Os futurólogos da propaganda brasileira estão alvoroçados com as novidades que vêm de fora sobre a mídia interativa. Embalados pelas notícias de que o negócio da comunicação nos EUA deverá investir só este ano perto de US$ 600 bilhões na nova tecnologia, os chefões das nossas agências deitam falação. E tome expressões que encantam os adeptos da neologia eletrônica: "smart-TV", "home banking", "home shopping", "information highway", etc, (num rasgo de sinceridade, o diretor de mídia da Norton, Edson Benetti, declarou à revista "Imprensa" que "aqui quase ninguém entende direito o que é essa tal mídia interativa").
Futurologia é também mania americana. Na década de 80, cansamos de ler previsões de que nos anos 90 todos os lares dos EUA teriam pelo menos um computador. Até as cozinhas domésticas estariam informatizadas. Hoje os computadores controlam praticamente tudo, mas apenas 15% das famílias americanas têm um PC em casa, provando que a informática nasceu para uso profissional. Oráculos da mídia eletrônica vaticinam agora que lá pelo ano 2006 cada domicílio dos EUA poderá sintonizar 500 canais de televisão, incluindo-se aí as emissoras a cabo e por assinatura. Se você estiver em Nova York nessa época e quiser saber o que vai rolar na tela da TV, numa única noite terá que gastar umas quatro horas consultando o TV-Guide, que será do tamanho das listas telefônicas.
Não há porque duvidar dessas profecias, mas cabe uma pergunta: quem vai engolir essa torrente de informações? Pesquisa feita no ano passado pela agência Saatchi & Saatchi revelou que, em média, cada família dos EUA não sintoniza habitualmente mais do que dez canais dos 35 que seus aparelhos podem captar.
Não quero investir contra os teóricos da comunicação que, empolgados com o anunciado "boom" da TV interativa, chegam a antecipar que ela vai tornar obsoletos outros meios, como o telefone. Se isso acontecer, a "TV inteligente" transformará os telespectadores em rematados vidiotas postados letargicamente frente à tela.
Quanto ao telefone, continuará cada vez mais indispensável para fazer compras, pedir auxílio a alguém ou simplesmente preservar a sagrada instituição do papo e da fofoca (o celular está aí para mostrar que a telefonia convencional não passou de um singelo começo para o imenso futuro da comunicação interpessoal).

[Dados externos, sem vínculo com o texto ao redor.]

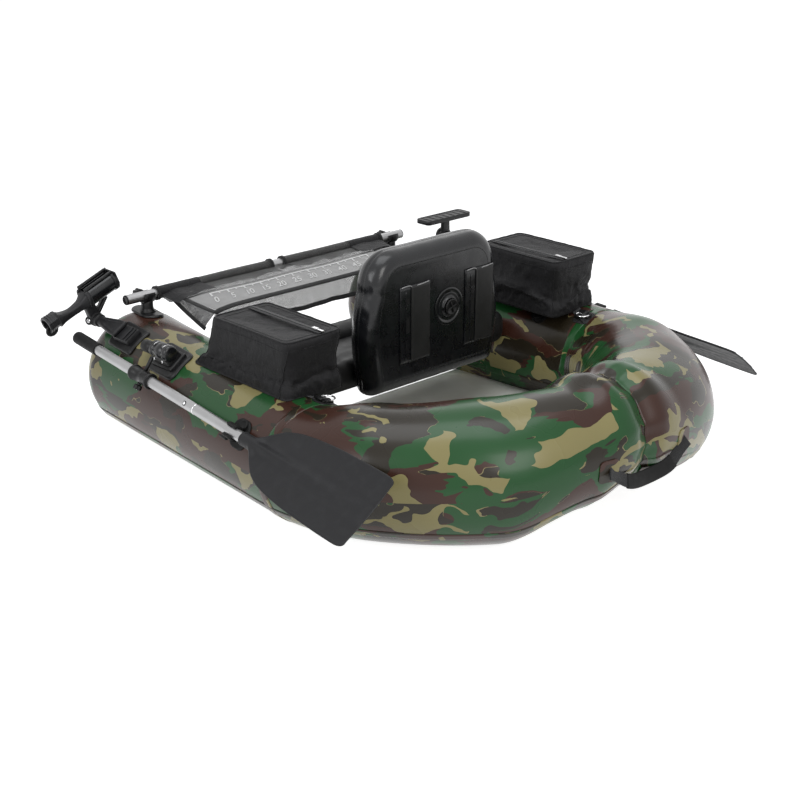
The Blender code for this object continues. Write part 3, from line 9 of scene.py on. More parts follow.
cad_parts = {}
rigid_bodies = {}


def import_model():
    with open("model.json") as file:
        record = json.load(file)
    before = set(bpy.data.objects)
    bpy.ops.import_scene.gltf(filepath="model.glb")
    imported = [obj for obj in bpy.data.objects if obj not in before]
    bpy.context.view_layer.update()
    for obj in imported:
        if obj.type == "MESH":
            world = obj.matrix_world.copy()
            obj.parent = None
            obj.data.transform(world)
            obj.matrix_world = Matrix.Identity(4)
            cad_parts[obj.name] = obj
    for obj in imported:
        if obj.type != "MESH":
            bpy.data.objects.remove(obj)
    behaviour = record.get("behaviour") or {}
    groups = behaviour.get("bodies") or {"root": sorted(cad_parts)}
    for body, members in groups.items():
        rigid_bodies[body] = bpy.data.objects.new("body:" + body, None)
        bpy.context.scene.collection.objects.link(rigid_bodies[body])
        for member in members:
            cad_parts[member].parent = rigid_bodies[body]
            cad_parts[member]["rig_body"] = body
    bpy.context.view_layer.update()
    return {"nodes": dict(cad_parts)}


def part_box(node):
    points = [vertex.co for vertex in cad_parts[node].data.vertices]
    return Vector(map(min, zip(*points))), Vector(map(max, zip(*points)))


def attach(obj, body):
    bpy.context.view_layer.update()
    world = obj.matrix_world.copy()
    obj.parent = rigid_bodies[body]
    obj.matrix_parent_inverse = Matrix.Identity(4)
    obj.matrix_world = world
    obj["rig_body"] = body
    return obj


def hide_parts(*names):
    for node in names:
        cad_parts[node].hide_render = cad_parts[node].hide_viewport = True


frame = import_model()
nodes = frame["nodes"]
sides = {"port": -1.0, "starboard": 1.0}

# The sizes below count from the middle between the two chambers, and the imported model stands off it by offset,
# which the cross bar's box gives.
barMiddle = (-0.011, 0.529)
barLow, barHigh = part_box("cross_bar")
offset = np.array(((barLow.x + barHigh.x) / 2 - barMiddle[0], (barLow.y + barHigh.y) / 2 - barMiddle[1], 0.0))


def put(name, points, faces, material, uv=None, smooth=True):
    # points in metres counted from the chambers' middle, faces as index rows, uv one pair per point
    mesh = bpy.data.meshes.new(name)
    mesh.from_pydata((np.asarray(points, float) + offset).tolist(), [], faces)
    if uv is not None:
        layer = mesh.uv_layers.new(name="UVMap")
        corner = np.zeros(len(mesh.loops), int)
        mesh.loops.foreach_get("vertex_index", corner)
        layer.data.foreach_set("uv", np.asarray(uv, float)[corner].ravel())
    mesh.polygons.foreach_set("use_smooth", np.full(len(mesh.polygons), smooth))
    mesh.materials.append(material)
    mesh.update()
    piece = bpy.data.objects.new(name, mesh)
    bpy.context.scene.collection.objects.link(piece)
    return piece


def gridFaces(rows, columns, closedRows=False, closedColumns=False, first=0):
    # quads between neighbouring points of a rows x columns grid, wrapping round where closed
    r = np.arange(rows if closedRows else rows - 1)
    c = np.arange(columns if closedColumns else columns - 1)
    a, b = np.meshgrid(r, c, indexing="ij")
    nextA, nextB = (a + 1) % rows, (b + 1) % columns
    quads = np.stack((a * columns + b, nextA * columns + b, nextA * columns + nextB, a * columns + nextB), -1)
    return (quads.reshape(-1, 4) + first).tolist()


def arcLengths(points, axis):
    # running length along one axis of a grid of points
    step = np.linalg.norm(np.diff(points, axis=axis), axis=-1)
    zero = np.zeros_like(np.take(step, [0], axis=axis))
    return np.concatenate((zero, np.cumsum(step, axis=axis)), axis=axis)


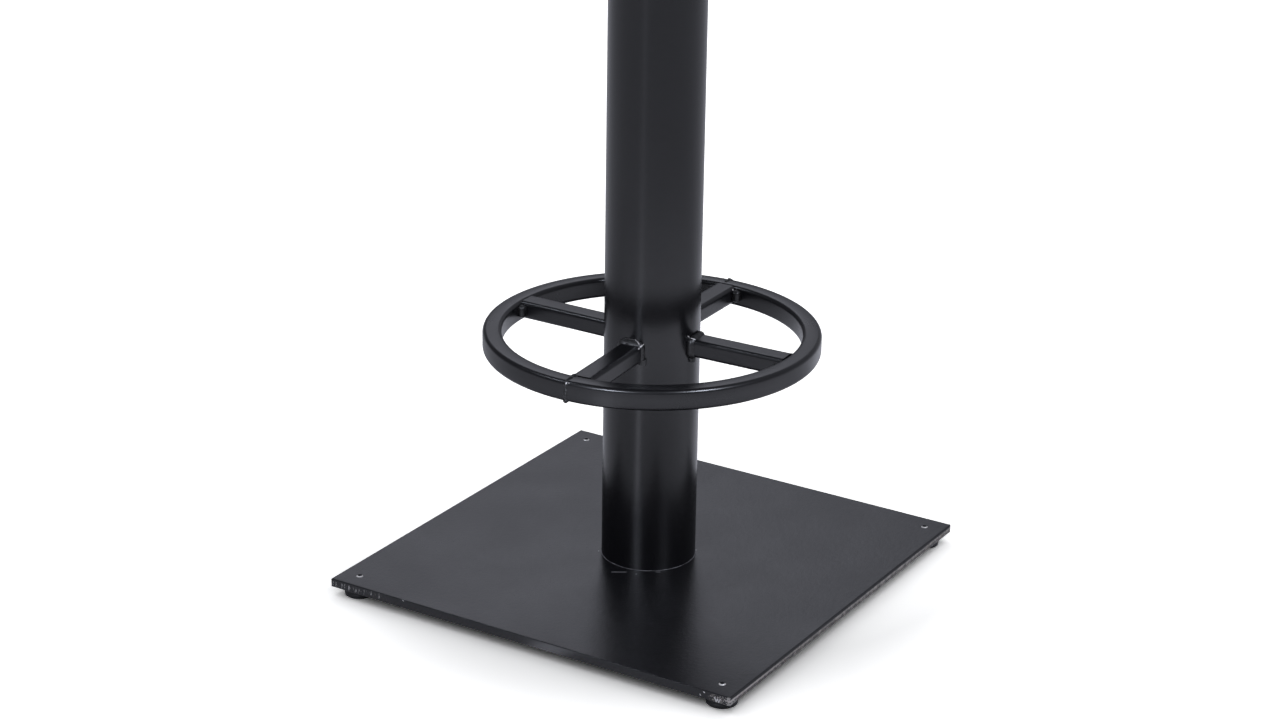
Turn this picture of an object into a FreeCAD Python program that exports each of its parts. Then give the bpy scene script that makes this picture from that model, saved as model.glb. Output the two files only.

Outra pergunta: será que as pessoas vão mesmo querer interagir com a televisão? Um dos melhores atributos da TV é que, que ao contrário da família, dos amigos e dos cachorros, ela não exige nada em troca do que oferece. Quando uma pessoa não estiver sob a pressão do trabalho, que motivação terá para ficar incorporando à sua vida os desafios e as enquetes babacas que a TV interativa costuma nos propor? Se um anunciante cria um sistema computadorizado para dialogar com você através da TV, que prazer você irá sentir dialogando com ele? Que tal a emoção de poder conversar com os camelôs eletrônicos que vivem de empurrar quinquilharias via telemarketing?
Não sou um eremita da tecnologia. Não duvido que o cidadão comum será cada vez mais servo e menos senhor dela. Imagino também que o monumental pacote de informações que o cidadão poderá receber no futuro, da mídia eletrônica, estará controlado —e certamente manipulado— no máximo por uns três ou quatro gigantes do setor: basta lembrar o que vem ocorrendo em outras áreas da economia americana, onde as aquisições e fusões entre grandes grupos favorecem a crescente cartelização em mercados como o de produtos alimentícios, farmacêuticos etc..
Mas, como para toda ação sempre surge uma reação, haverá um número cada vez maior de pessoas que preferirá desligar a TV para ir andar de bicicleta, cuidar do jardim ou aprender a tocar bateria.